▼▼▼
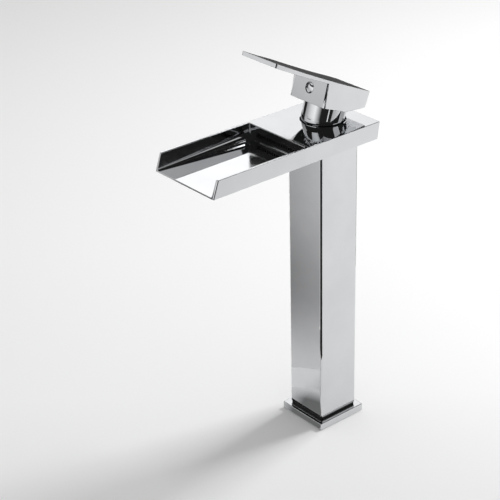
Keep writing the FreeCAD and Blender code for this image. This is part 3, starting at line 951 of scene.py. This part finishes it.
# %% Lamp
LAMP_TURN, LAMP_LIFT, LAMP_FAR = math.radians(177.5), math.radians(50), 1.9
lamp_data = bpy.data.lights.new("back_softbox", "AREA")
lamp_data.shape = "RECTANGLE"
lamp_data.size = 0.55
lamp_data.size_y = 0.45
lamp_data.energy = 21.5
lamp = bpy.data.objects.new("back_softbox", lamp_data)
aim = direction(LAMP_TURN, LAMP_LIFT)
lamp.location = aim * LAMP_FAR
lamp.rotation_euler = aim.to_track_quat("Z", "Y").to_euler()
# The lamp is hidden from reflections; the bright glowing card high at the rear stands in as its
# painted reflection.
lamp.visible_glossy = False
bpy.context.scene.collection.objects.link(lamp)
print("lamp energy", lamp_data.energy)

# %% World
ROOM_LIGHT, ROOM_SEEN = 0.53, 1.0
world = bpy.data.worlds.new("white_room")
bpy.context.scene.world = world
world.use_nodes = True
tree = world.node_tree


def larger(a, b):
    """Larger of two values."""
    compare = tree.nodes.new("ShaderNodeMath")
    compare.operation = "MAXIMUM"
    tree.links.new(a, compare.inputs[0])
    tree.links.new(b, compare.inputs[1])
    return compare.outputs[0]


path = tree.nodes.new("ShaderNodeLightPath").outputs
seen = larger(larger(path["Is Camera Ray"], path["Is Glossy Ray"]), path["Is Transmission Ray"])
background = tree.nodes["Background"]
background.inputs["Color"].default_value = (1, 1, 1, 1)
strength = spread(tree, seen, ROOM_LIGHT, ROOM_SEEN, 0, 1)
tree.links.new(strength, background.inputs["Strength"])
print("room lights with", ROOM_LIGHT, "and is seen with", ROOM_SEEN)

# %% [markdown]
# ## Join the pieces to the construction model
# Each new piece moves with the body of the node that it stands for, and takes that
# node's finish.

# %% Join
STANDS_FOR = [(column, "root", "column"), (base, "root", "base_flange"),
              (head, "root", "spout_body"), (grille, "root", "outlet_grille"),
              (screws, "root", "cover_screws"), (lever, "lever", "handle"),
              (skirt, "lever", "handle"), (index, "lever", "index_plug")]
for obj, body, stands_for in STANDS_FOR:
    obj.data.materials.clear()
    obj.data.materials.append(FINISHES[slot_of[stands_for]])
    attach(obj, body)
    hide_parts(stands_for)
print("pieces joined", len(STANDS_FOR))
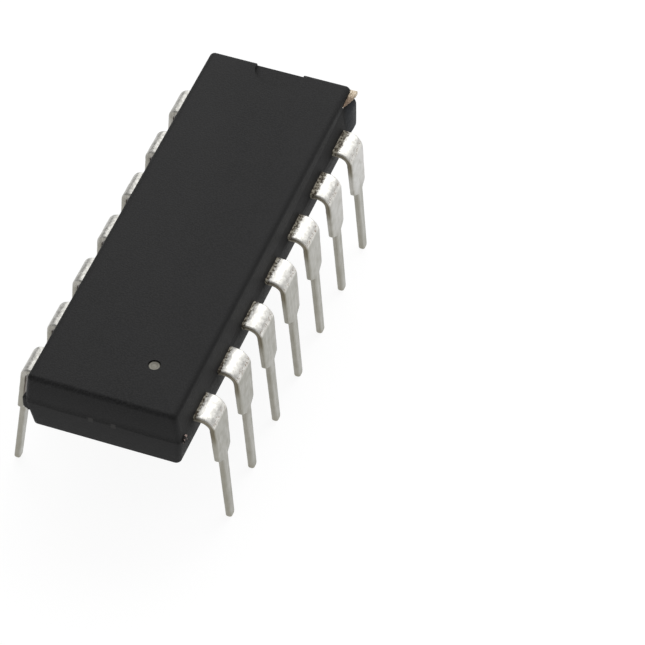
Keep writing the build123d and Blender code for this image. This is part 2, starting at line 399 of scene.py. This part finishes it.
def dressed(tree, colour, roughness, metallic=0.0, bump=None, bump_height=0.0, specular=0.5):
    """Ends a material in one shader, with relief of the given real height."""
    shader = tree.nodes.new("ShaderNodeBsdfPrincipled")
    join(tree, shader.inputs["Base Color"], colour)
    join(tree, shader.inputs["Roughness"], roughness)
    join(tree, shader.inputs["Metallic"], metallic)
    shader.inputs["Specular IOR Level"].default_value = specular
    if bump is not None:
        relief = tree.nodes.new("ShaderNodeBump")
        relief.inputs["Distance"].default_value = bump_height
        tree.links.new(bump, relief.inputs["Height"])
        tree.links.new(relief.outputs[0], shader.inputs["Normal"])
    tree.links.new(shader.outputs[0], tree.nodes["Material Output"].inputs["Surface"])


epoxy, tree = new_nodes("moulded_epoxy")
place = tree.nodes.new("ShaderNodeTexCoord").outputs["Object"]
height = tree.nodes.new("ShaderNodeSeparateXYZ")
tree.links.new(place, height.inputs[0])
grain = noise(tree, place, 14.0, detail=3.0)
cloud = noise(tree, place, 0.9, detail=3.0)
above_parting = combine(tree, "SUBTRACT", height.outputs["Z"], parting_height)
above_parting = combine(tree, "ADD", above_parting, combine(tree, "MULTIPLY", cloud, seam_wander))
# seam: a dark band just above the parting line, full on the ends of the case and faint on its sides:
# painted shadow
seam = combine(
    tree, "MULTIPLY",
    spread(tree, above_parting, *seam_foot), spread(tree, above_parting, *seam_fade, 1.0, 0.0),
)
along_case = combine(tree, "ABSOLUTE", height.outputs["X"])
seam = combine(tree, "MULTIPLY", seam, spread(tree, along_case, *seam_end_zone, seam_share_at_sides, 1.0))
shade = blend_colours(tree, spread(tree, cloud, 0.3, 0.7), epoxy_dark, epoxy_light)
shade = blend_colours(tree, spread(tree, grain, 0.40, 0.62), shade, epoxy_grain)
shade = blend_colours(tree, seam, shade, painted_seam_shadow)
from_middle = combine(tree, "ABSOLUTE", height.outputs["Y"])
# A darker band along the rounded long top edges: painted shade.
long_edge = combine(
    tree, "MULTIPLY",
    spread(tree, from_middle, *long_edge_across), spread(tree, height.outputs["Z"], *long_edge_height),
)
shade = blend_colours(tree, combine(tree, "MULTIPLY", long_edge, long_edge_share), shade, painted_edge_shade)
leaked = combine(
    tree, "MULTIPLY",
    spread(tree, height.outputs["X"], *leaked_along, 1.0, 0.0), spread(tree, from_middle, *leaked_across),
)
shade = blend_colours(tree, leaked, shade, epoxy_leaked)
rough = spread(tree, grain, 0.3, 0.7, *epoxy_roughness)
dressed(tree, shade, rough, bump=grain, bump_height=grain_relief, specular=epoxy_specular)
case.data.materials.clear()
case.data.materials.append(epoxy)
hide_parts("moulded_case")
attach(case, "root")

# The index dot is a drop of pale grey ink at the bottom of a round recess in the top.
# It stands a little higher at its rim, where the ink dried first.
dot_thickness = 0.05 * mm
dot_rim_share = 0.72
dot_dish = 0.012 * mm
dot_sides = 48
ink_dull = (0.225, 0.213, 0.18)
ink_pale = (0.31, 0.30, 0.255)
ink_ring = (0.15, 0.14, 0.12)
# painted shadow of the recess wall, at the edge of the ink
painted_rim_shadow = (0.03, 0.029, 0.026)
ring_inside = (0.08 * mm, 0.12 * mm)
ring_outside = (0.13 * mm, 0.17 * mm)
rim_zone = (0.19 * mm, 0.235 * mm)
ring_share = 0.5
ink_roughness = 0.7
ink_specular = 0.3
ink_relief = 0.01 * mm

ink_foot = case_top - dot_recess_depth
dot_profile = (
    (1.0, ink_foot),
    (1.0, ink_foot + dot_thickness * 0.75),
    (0.95, ink_foot + dot_thickness),
    (dot_rim_share, ink_foot + dot_thickness),
    (dot_rim_share - 0.12, ink_foot + dot_thickness - dot_dish),
    (0.2, ink_foot + dot_thickness - dot_dish),
)
dot = new_piece("ink_dot", skin_over([
    [
        dot_centre + Vector((math.cos(turn) * radius, math.sin(turn) * radius, level))
        for turn in (2 * math.pi * step / dot_sides for step in range(dot_sides))
    ]
    for radius, level in ((dot_radius * share, level) for share, level in dot_profile)
]))
dot.data.shade_smooth()
ink, tree = new_nodes("grey_ink")
place = tree.nodes.new("ShaderNodeTexCoord").outputs["Object"]
centred = tree.nodes.new("ShaderNodeMapping")
centred.inputs["Location"].default_value = (-dot_centre.x, -dot_centre.y, 0)
centred.inputs["Scale"].default_value = (1, 1, 0)
tree.links.new(place, centred.inputs["Vector"])
from_centre = tree.nodes.new("ShaderNodeVectorMath")
from_centre.operation = "LENGTH"
tree.links.new(centred.outputs[0], from_centre.inputs[0])
ring = combine(
    tree, "MULTIPLY",
    spread(tree, from_centre.outputs["Value"], *ring_inside),
    spread(tree, from_centre.outputs["Value"], *ring_outside, 1.0, 0.0),
)
blotch = noise(tree, place, 9.0)
shade = blend_colours(tree, spread(tree, blotch, 0.3, 0.7), ink_dull, ink_pale)
shade = blend_colours(tree, combine(tree, "MULTIPLY", ring, ring_share), shade, ink_ring)
# A dark ring at the edge of the ink: painted shadow of the recess wall.
shade = blend_colours(tree, spread(tree, from_centre.outputs["Value"], *rim_zone), shade, painted_rim_shadow)
dressed(tree, shade, ink_roughness, bump=blotch, bump_height=ink_relief, specular=ink_specular)
dot.data.materials.append(ink)
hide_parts("index_dot")
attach(dot, "root")

# The leads are stamped from one strip of copper alloy, tin plated, and bent down round a mandrel.
# Each is wide at the shoulder and steps down to a narrow leg with a rounded tip. Leads 7 to 9
# were knocked out of line. The left row was bent more sharply and closer to the case, and its
# shoulders are painted darker, as painted shade. Dirt sits where the leads leave the case; under
# the bends and on the faces turned to the case the leads are darkened with painted shade.
lead_count_per_side = 7
lead_pitch = 2.54 * mm
strip_thickness = 0.25 * mm
shoulder_width = 1.46 * mm
strip_height = 5.74 * mm
shoulder_reach = {1: 0.80 * mm, -1: 0.70 * mm}
waist_width = 1.20 * mm
leg_width = 0.52 * mm
leg_tip_width = 0.42 * mm
bend_inner_radius = {1: 0.40 * mm, -1: 0.20 * mm}
leg_splay = {1: math.radians(4.13), -1: math.radians(5.08)}
step_height = 3.30 * mm
step_rise = 0.30 * mm
tip_radius = 0.21 * mm
tip_edge_radius = 0.12 * mm
rolled_edge = 0.085 * mm
rolled_edge_most = 0.9
root_in_case = 0.30 * mm
lead_columns = 13
lead_stations = 300
station_crowding = 1.5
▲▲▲
▶ [Request]:
Copy the records above exactly, from the first line through the line containing "tree = world.node_tree", and include nothing else.

▶ [Output of the task]:
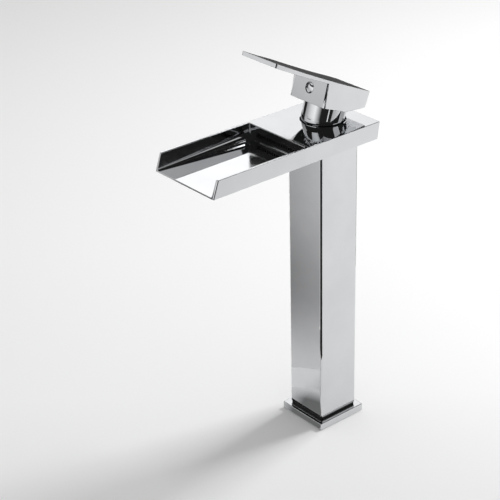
Keep writing the FreeCAD and Blender code for this image. This is part 3, starting at line 951 of scene.py. This part finishes it.
# %% Lamp
LAMP_TURN, LAMP_LIFT, LAMP_FAR = math.radians(177.5), math.radians(50), 1.9
lamp_data = bpy.data.lights.new("back_softbox", "AREA")
lamp_data.shape = "RECTANGLE"
lamp_data.size = 0.55
lamp_data.size_y = 0.45
lamp_data.energy = 21.5
lamp = bpy.data.objects.new("back_softbox", lamp_data)
aim = direction(LAMP_TURN, LAMP_LIFT)
lamp.location = aim * LAMP_FAR
lamp.rotation_euler = aim.to_track_quat("Z", "Y").to_euler()
# The lamp is hidden from reflections; the bright glowing card high at the rear stands in as its
# painted reflection.
lamp.visible_glossy = False
bpy.context.scene.collection.objects.link(lamp)
print("lamp energy", lamp_data.energy)

# %% World
ROOM_LIGHT, ROOM_SEEN = 0.53, 1.0
world = bpy.data.worlds.new("white_room")
bpy.context.scene.world = world
world.use_nodes = True
tree = world.node_tree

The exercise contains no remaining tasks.